Stated task: Copy each line exactly. Leave nothing out.
>>>>>
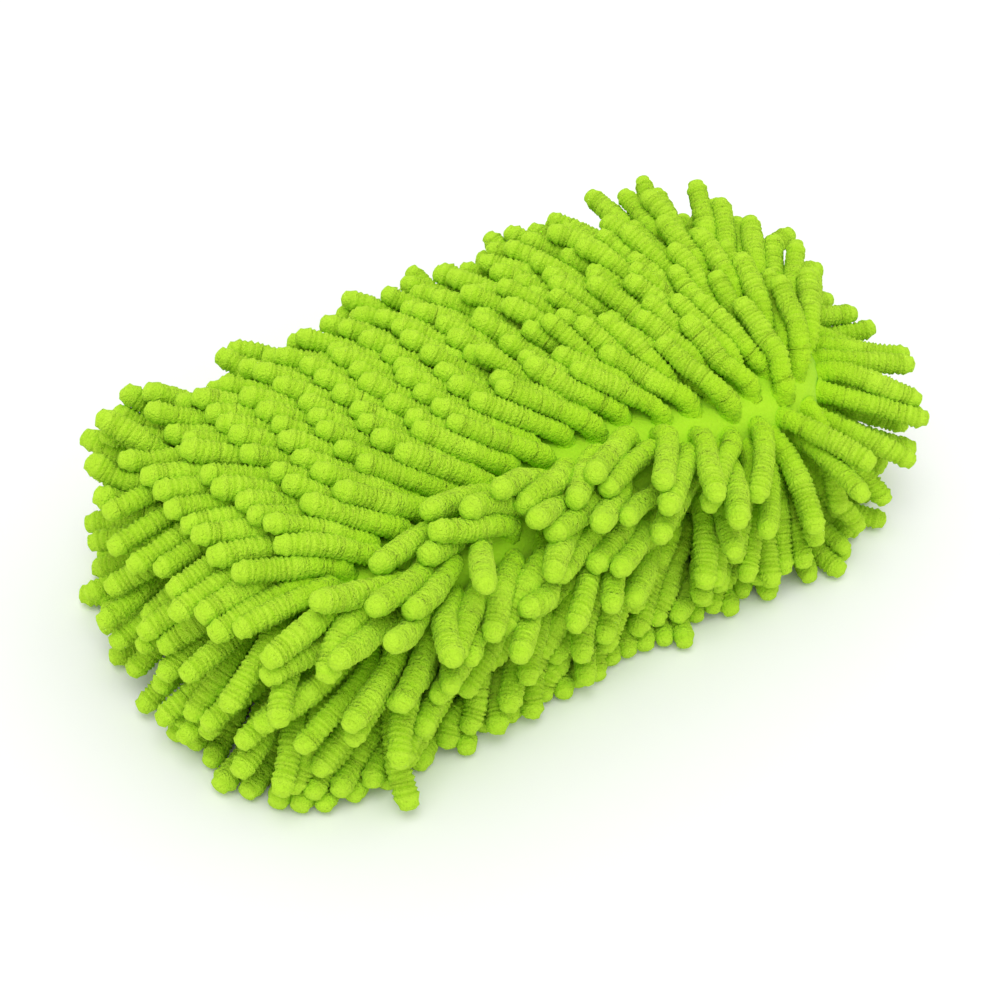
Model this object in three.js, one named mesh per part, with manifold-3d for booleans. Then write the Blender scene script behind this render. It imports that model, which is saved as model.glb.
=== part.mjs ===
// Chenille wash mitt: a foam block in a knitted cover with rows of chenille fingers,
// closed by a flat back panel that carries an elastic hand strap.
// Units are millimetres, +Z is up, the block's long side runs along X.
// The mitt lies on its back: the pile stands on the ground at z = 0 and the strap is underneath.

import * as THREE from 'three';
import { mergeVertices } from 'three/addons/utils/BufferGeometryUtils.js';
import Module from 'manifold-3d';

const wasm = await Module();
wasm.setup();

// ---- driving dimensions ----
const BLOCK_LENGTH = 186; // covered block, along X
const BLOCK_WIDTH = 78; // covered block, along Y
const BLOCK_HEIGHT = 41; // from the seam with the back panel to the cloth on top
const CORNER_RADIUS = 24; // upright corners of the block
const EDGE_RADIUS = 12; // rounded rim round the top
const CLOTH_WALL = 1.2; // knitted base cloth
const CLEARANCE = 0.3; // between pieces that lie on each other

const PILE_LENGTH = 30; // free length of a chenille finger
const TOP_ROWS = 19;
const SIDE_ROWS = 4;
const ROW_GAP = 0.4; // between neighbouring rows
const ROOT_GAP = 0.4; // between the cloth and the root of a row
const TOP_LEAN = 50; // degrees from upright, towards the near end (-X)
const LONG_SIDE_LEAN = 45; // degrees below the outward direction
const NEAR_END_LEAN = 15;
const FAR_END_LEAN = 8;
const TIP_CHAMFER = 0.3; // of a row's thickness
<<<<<
Response to this task:
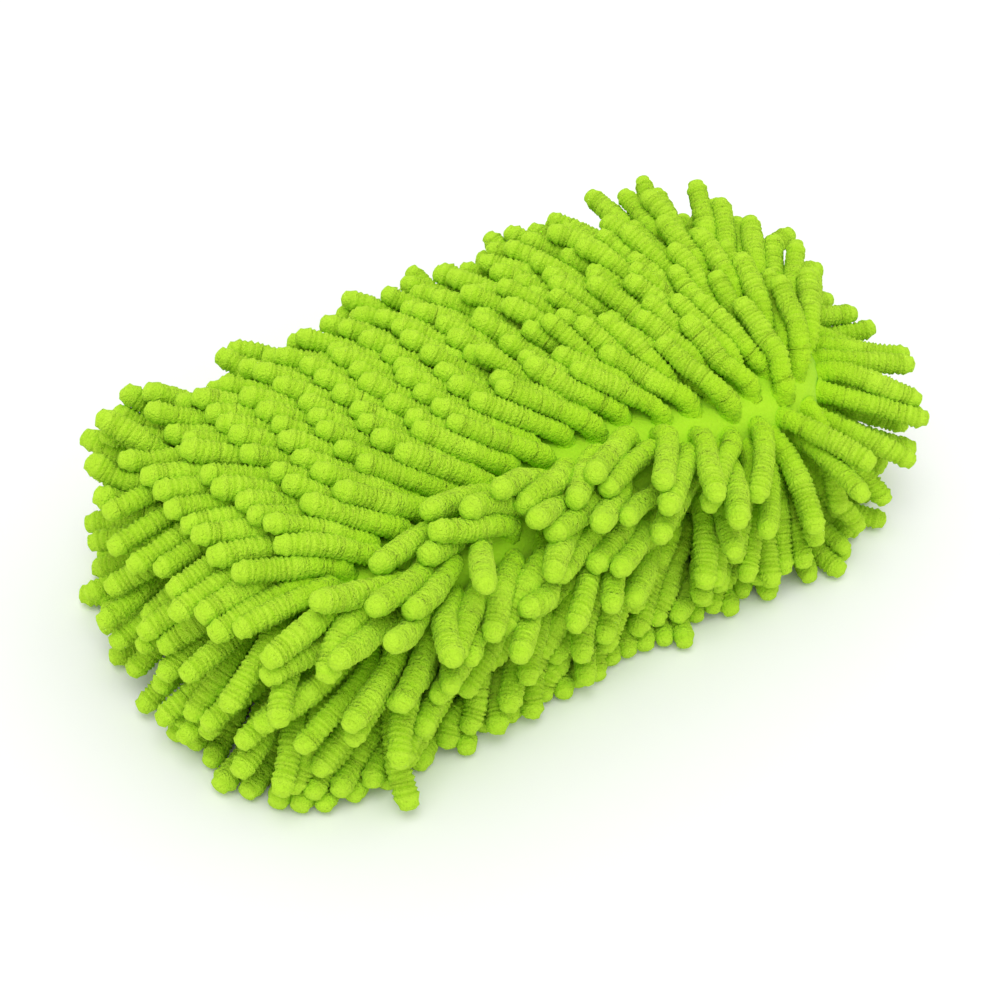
Model this object in three.js, one named mesh per part, with manifold-3d for booleans. Then write the Blender scene script behind this render. It imports that model, which is saved as model.glb.
=== part.mjs ===
// Chenille wash mitt: a foam block in a knitted cover with rows of chenille fingers,
// closed by a flat back panel that carries an elastic hand strap.
// Units are millimetres, +Z is up, the block's long side runs along X.
// The mitt lies on its back: the pile stands on the ground at z = 0 and the strap is underneath.

import * as THREE from 'three';
import { mergeVertices } from 'three/addons/utils/BufferGeometryUtils.js';
import Module from 'manifold-3d';

const wasm = await Module();
wasm.setup();

// ---- driving dimensions ----
const BLOCK_LENGTH = 186; // covered block, along X
const BLOCK_WIDTH = 78; // covered block, along Y
const BLOCK_HEIGHT = 41; // from the seam with the back panel to the cloth on top
const CORNER_RADIUS = 24; // upright corners of the block
const EDGE_RADIUS = 12; // rounded rim round the top
const CLOTH_WALL = 1.2; // knitted base cloth
const CLEARANCE = 0.3; // between pieces that lie on each other

const PILE_LENGTH = 30; // free length of a chenille finger
const TOP_ROWS = 19;
const SIDE_ROWS = 4;
const ROW_GAP = 0.4; // between neighbouring rows
const ROOT_GAP = 0.4; // between the cloth and the root of a row
const TOP_LEAN = 50; // degrees from upright, towards the near end (-X)
const LONG_SIDE_LEAN = 45; // degrees below the outward direction
const NEAR_END_LEAN = 15;
const FAR_END_LEAN = 8;
const TIP_CHAMFER = 0.3; // of a row's thickness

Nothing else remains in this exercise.